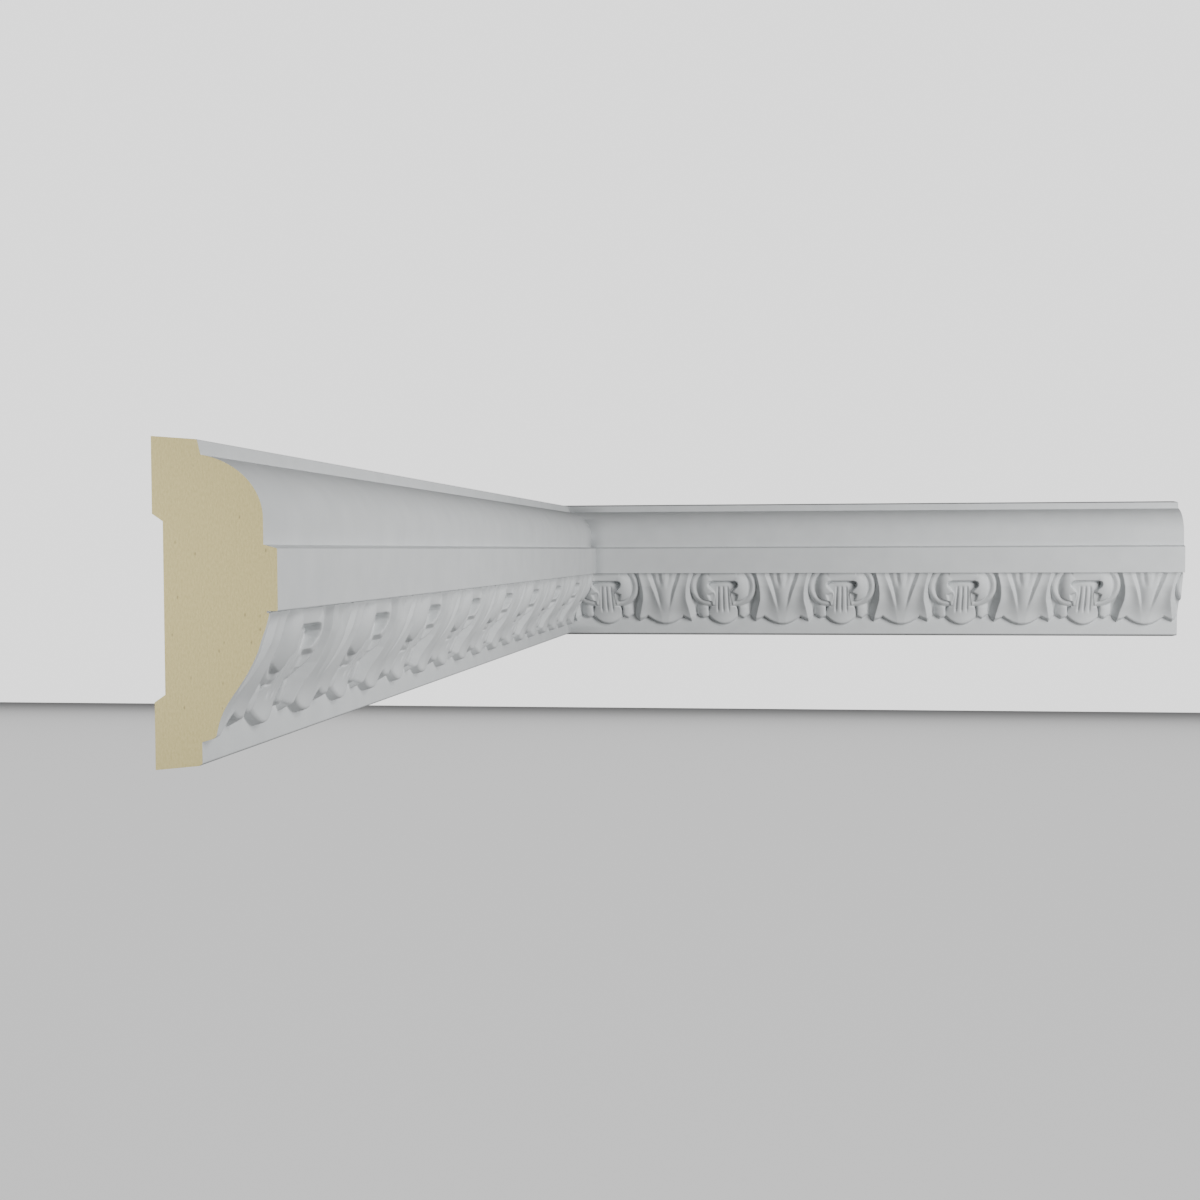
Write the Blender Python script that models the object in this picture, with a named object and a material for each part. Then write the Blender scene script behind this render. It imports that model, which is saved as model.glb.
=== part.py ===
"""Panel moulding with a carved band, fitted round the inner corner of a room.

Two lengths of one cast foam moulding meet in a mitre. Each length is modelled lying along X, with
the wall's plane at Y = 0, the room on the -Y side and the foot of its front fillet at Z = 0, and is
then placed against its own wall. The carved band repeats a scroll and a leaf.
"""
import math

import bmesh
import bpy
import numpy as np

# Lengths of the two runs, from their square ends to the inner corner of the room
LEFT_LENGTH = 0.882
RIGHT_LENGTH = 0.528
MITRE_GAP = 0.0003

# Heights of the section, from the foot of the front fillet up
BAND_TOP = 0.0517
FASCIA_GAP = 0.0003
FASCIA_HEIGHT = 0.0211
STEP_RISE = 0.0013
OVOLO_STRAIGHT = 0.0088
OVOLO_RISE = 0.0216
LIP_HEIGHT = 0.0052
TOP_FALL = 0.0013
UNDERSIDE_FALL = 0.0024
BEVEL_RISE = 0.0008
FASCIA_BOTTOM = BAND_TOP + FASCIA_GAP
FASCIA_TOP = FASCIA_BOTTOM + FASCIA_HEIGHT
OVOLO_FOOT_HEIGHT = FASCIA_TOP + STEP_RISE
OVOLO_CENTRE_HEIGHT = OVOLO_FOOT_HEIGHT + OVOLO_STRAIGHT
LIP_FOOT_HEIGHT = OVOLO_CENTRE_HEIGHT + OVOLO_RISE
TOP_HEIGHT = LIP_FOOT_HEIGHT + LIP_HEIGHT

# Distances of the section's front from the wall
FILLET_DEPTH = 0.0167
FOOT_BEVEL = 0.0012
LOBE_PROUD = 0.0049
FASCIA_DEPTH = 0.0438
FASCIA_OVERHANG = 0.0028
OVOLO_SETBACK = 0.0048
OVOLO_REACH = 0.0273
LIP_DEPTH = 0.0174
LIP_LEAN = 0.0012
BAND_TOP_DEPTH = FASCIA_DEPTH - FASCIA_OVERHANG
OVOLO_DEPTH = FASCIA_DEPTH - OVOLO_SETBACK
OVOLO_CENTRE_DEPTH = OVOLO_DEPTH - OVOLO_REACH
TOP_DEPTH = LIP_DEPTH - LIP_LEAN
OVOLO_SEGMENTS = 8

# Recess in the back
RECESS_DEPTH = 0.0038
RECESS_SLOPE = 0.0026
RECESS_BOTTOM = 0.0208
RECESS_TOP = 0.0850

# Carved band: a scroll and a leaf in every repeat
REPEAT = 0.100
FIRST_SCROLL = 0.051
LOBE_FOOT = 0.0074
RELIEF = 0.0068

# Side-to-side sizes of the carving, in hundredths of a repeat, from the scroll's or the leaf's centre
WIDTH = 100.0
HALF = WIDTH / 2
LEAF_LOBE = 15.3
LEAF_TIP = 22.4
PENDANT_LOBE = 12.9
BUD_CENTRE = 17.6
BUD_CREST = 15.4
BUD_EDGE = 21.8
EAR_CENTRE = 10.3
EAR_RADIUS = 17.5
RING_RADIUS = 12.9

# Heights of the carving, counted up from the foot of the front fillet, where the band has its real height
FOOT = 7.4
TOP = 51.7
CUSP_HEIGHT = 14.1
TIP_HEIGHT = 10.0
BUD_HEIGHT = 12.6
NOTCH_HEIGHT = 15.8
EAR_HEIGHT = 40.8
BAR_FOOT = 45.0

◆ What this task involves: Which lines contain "part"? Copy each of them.

◆ Correct response:
Write the Blender Python script that models the object in this picture, with a named object and a material for each part. Then write the Blender scene script behind this render. It imports that model, which is saved as model.glb.
=== part.py ===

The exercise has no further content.